Not in the sense that everything would eventually fall into line. We mentioned behavioural economics above. This field explores the idea that people do not maximise their material well-being, that they make systematic mistakes (they extrapolate past trends too much, lack self-discipline, etc.). But behavioural economics deduces that people must be taught to optimise their lives better, or even forced to do so! However, this ambition is a very questionable philosophical position. It promotes the hedonistic way of life promoted in the 19th Century by the economist Jeremy Bentham with his ‘utilitarian’ philosophy: the world will be a better place when everyone maximises their pleasure and minimises their pain.
This is the value system that many economists apply to their analyses. But there is no evidence that this is the value system of the people. A particularly glaring contradiction concerns freedom: economists are liberals in the sense that freedom is an instrument for achieving economic efficiency.
Behavioural economics deduces that people must be taught to optimise their lives better, or even forced to do so.

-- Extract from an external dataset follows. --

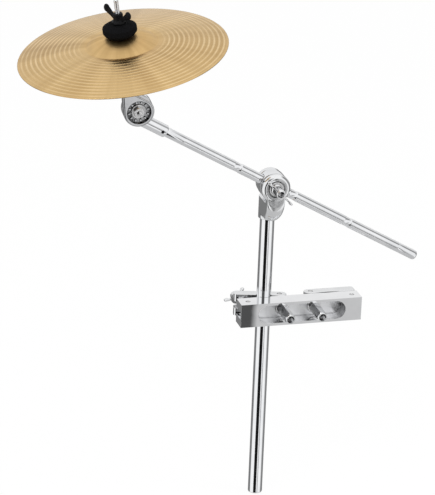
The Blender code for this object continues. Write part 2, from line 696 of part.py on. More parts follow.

People do not only have efficiency in mind, and they are willing to pay for it. We investigated the following situation: in order to support a local manufacturer and preserve 1,000 jobs, it is proposed to buy trams at a higher cost by increasing the subscription price. Three groups, each with a different price increase, are asked to rate the project (from 0 for complete disagreement to 10 for complete agreement). The average score is 7.4 for the group subject to a 5% increase, 6.6 for those subject to a 10% increase and 6.1 for those subject to a 50% increase. The value of solidarity withstands even a substantial increase.
In the world of economists, the market with its free individuals could be replaced by a computer capable of allocating resources. On the contrary, in real life the value of freedom is strong, but it is also the freedom to make ‘bad’ choices. And it is a freedom in itself, disconnected from any idea of efficiency. In a word, it is a moral value.

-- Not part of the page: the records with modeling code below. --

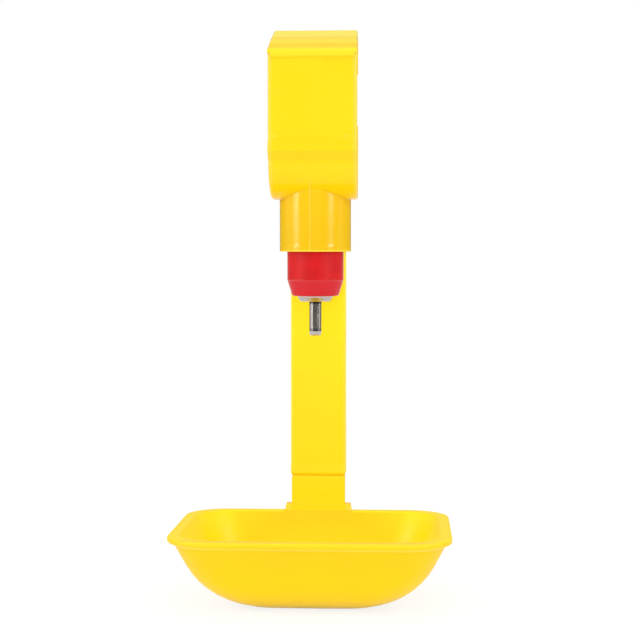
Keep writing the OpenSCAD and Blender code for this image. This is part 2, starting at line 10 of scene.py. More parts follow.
import bmesh
import bpy
from bpy.props import FloatProperty, FloatVectorProperty, PointerProperty
from bpy.types import Operator, Panel, PropertyGroup
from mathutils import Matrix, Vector

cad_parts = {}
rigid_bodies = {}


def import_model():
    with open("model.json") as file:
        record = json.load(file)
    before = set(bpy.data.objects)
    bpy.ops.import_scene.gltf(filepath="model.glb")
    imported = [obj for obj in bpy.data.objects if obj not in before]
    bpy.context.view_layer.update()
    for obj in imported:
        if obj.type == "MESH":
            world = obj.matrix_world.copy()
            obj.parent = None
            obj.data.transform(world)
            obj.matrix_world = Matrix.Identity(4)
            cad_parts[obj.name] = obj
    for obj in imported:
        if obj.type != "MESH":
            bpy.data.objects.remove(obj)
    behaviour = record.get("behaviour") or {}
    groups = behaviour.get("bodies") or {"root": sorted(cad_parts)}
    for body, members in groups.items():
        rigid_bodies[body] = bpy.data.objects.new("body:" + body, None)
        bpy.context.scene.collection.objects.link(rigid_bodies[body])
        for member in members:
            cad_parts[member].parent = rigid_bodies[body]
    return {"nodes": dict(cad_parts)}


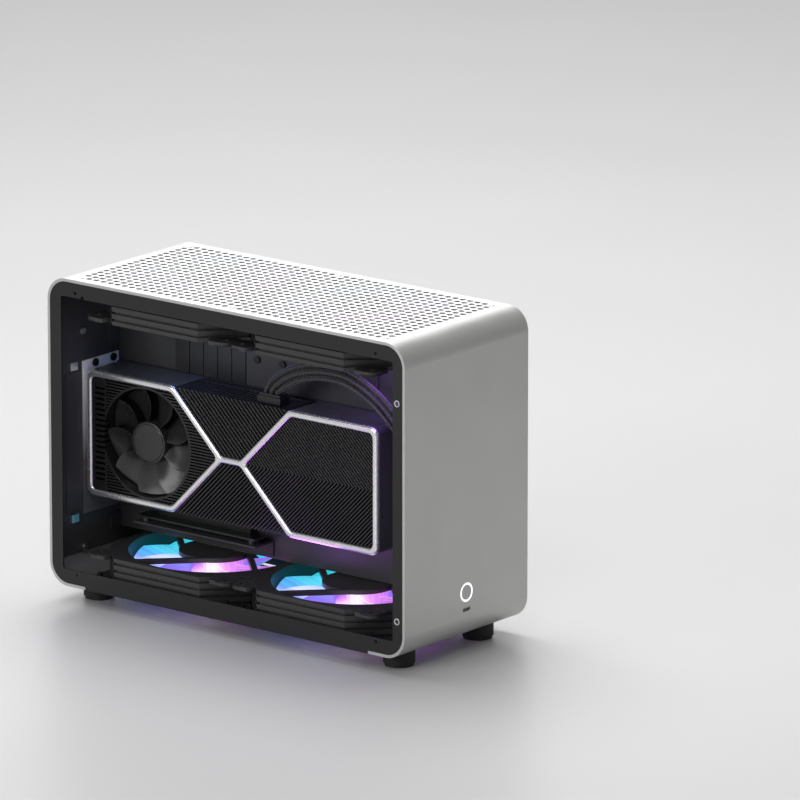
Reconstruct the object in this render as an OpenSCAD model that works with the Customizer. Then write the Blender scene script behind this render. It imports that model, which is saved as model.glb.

This critical review of your discipline and its philosophical premises leads you to explore visions that are completely alien to the individualistic tradition with which economics is associated. For example, you refer to the father of sociology, Émile Durkheim.
Durkheim highlights the existential vacuum into which industrial society plunges individuals, because it promotes the maximisation of individual interests to the detriment of the group. Durkheim believes that utilitarian individualism is a ‘sociological hell’: it chills hearts and causes despair. For economists like us, this is a very heterodox thought, but an enlightening one. It helps us to measure what resists our methods. And the moral values that are at the forefront of his worldview are precisely those that are least taken into account by our discipline. They help us to develop our research programme.

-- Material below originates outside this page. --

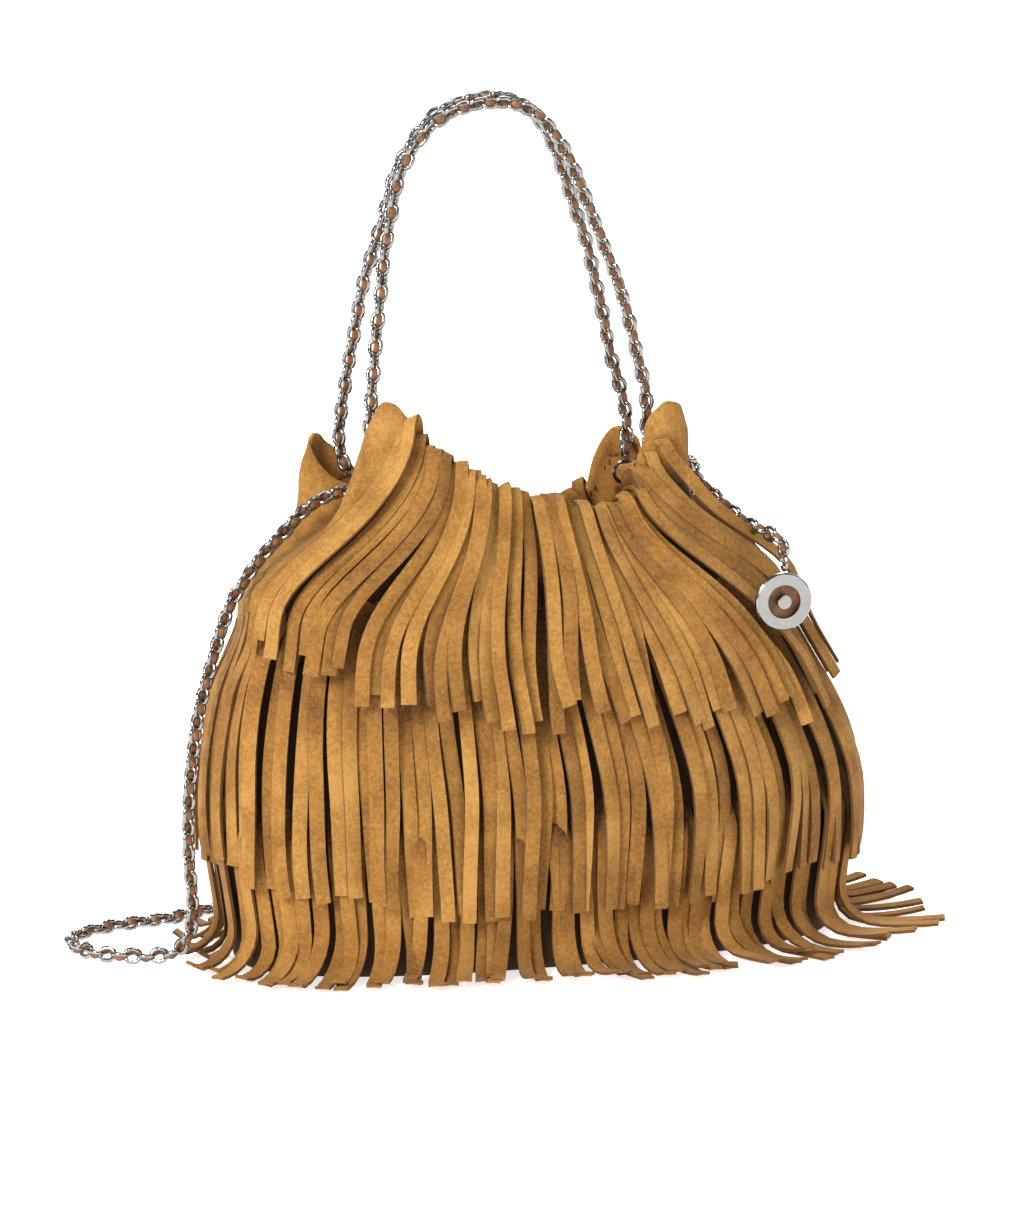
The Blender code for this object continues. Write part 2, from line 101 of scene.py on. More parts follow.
def rim_height(angle):
    """The rim's height: the front or back table, read at the place across the panel."""
    at = across(angle)
    return np.where(np.sin(angle) < 0, smooth_table(FRONT_RIM, at), smooth_table(BACK_RIM, at))


def section(z, values):
    """A section table read at a height as a smooth curve: the mean of five reads up to 12 mm up and down."""
    shifts = (-0.012, -0.006, 0.0, 0.006, 0.012)
    return np.mean([np.interp(z + shift, SECTION_Z, values) for shift in shifts], axis=0)


def body_point(angle, z, offset):
    """A point offset outwards from the body: half widths a and b of the section at z, plus the offset, times
    the signed powers of the cosine and sine of the angle, leaned in x, folded inwards at the two gussets near
    the rim and swollen at the two shoulders below."""
    swell = np.where(np.cos(angle) < 0, SHOULDER_LEFT, SHOULDER_RIGHT) * np.cos(angle) ** 2
    swell = swell * np.exp(-(((z - SHOULDER_Z) / SHOULDER_SPREAD) ** 2))
    around = np.mod(angle, 2 * math.pi)
    flare = CORNER_FLARE * np.exp(-(((around - CORNER_ANGLE) / CORNER_SPREAD) ** 2))
    flare = flare * ease((z - 0.215) / 0.040)
    flap = FLAP * np.exp(-(((around - FLAP_ANGLE) / FLAP_SPREAD) ** 2)) * ease((z - 0.205) / 0.040)
    a = section(z, HALF_WIDTH) + offset + swell + flare + flap
    b = section(z, HALF_DEPTH) + offset + flare
    lean = section(z, LEAN_X)
    c, s = np.cos(angle), np.sin(angle)
    power = 2 / ROUNDNESS
    x = a * np.sign(c) * np.abs(c) ** power
    y = b * np.sign(s) * np.abs(s) ** power
    side_angle = np.arccos(np.clip(np.abs(c), 0, 1))
    fold = ease((z - 0.185) / 0.055) * np.exp(-((side_angle / PINCH_ANGLE) ** 2))
    return np.stack([lean + x - np.sign(c) * PINCH * fold, y, z + 0 * x], axis=-1)


def unit(v):
    return v / np.maximum(np.linalg.norm(v, axis=-1, keepdims=True), 1e-12)


def smooth_noise(places, seed, scale=1.0):
    """Smooth seeded noise between about -1 and 1: five sines of rising pitch and random phase, summed."""
    rng = np.random.default_rng(seed)
    total = 0.0 * places
    for k in range(1, 6):
        total = total + np.sin(places * scale * k * rng.uniform(0.8, 1.25) + rng.uniform(0, 6.283)) / k**0.7
    return total / 2.2


def new_object(name, points, faces, slots=()):
    """A smooth-shaded object at the origin from an array of points and a list of faces."""
    mesh = bpy.data.meshes.new(name)
    mesh.from_pydata(points.reshape(-1, 3).tolist(), [], faces)
    mesh.update()
    obj = bpy.data.objects.new(name, mesh)
    bpy.context.scene.collection.objects.link(obj)
    mesh.shade_smooth()
    for material in slots:
        mesh.materials.append(material)
    return obj


def write_attribute(obj, name, values, domain="POINT"):
    layer = obj.data.attributes.new(name, "FLOAT", domain)
    layer.data.foreach_set("value", np.asarray(values, np.float32).ravel())


def ring_faces(rows, columns):
    """Quads of a grid whose columns run round a loop, as an array of corner indices."""
    index = np.arange(rows * columns).reshape(rows, columns)
    following = np.roll(index, -1, axis=1)
    quads = np.stack([index[:-1], following[:-1], following[1:], index[1:]], axis=-1)
    return quads.reshape(-1, 4)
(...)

But the central challenge remains to enrich economic thinking. Even in its most technical and specialised aspects. My academic speciality is financial economics. There is a lot of talk about responsible investment and socially responsible business. Of course, investors are primarily motivated by profit, by return, but more and more, societal, or environmental concerns are becoming important, to the point where they will end up eroding the pure logic of profitability. It is a fascinating subject.
Economic thought has everything to gain from considering this confrontation between efficiency and values. This will enable it to better inform political debates. We start from the principle that people should be asked what they think, in a serious manner, so as to reveal tensions and bring out contradictions. But if people are willing to pay a lot of money to reduce pollution, to take control of their community (through decentralisation) or to do without Chinese imports, why not? There is a need to inform some of the debates by taking into account people’s moral preferences, and by measuring what this means economically.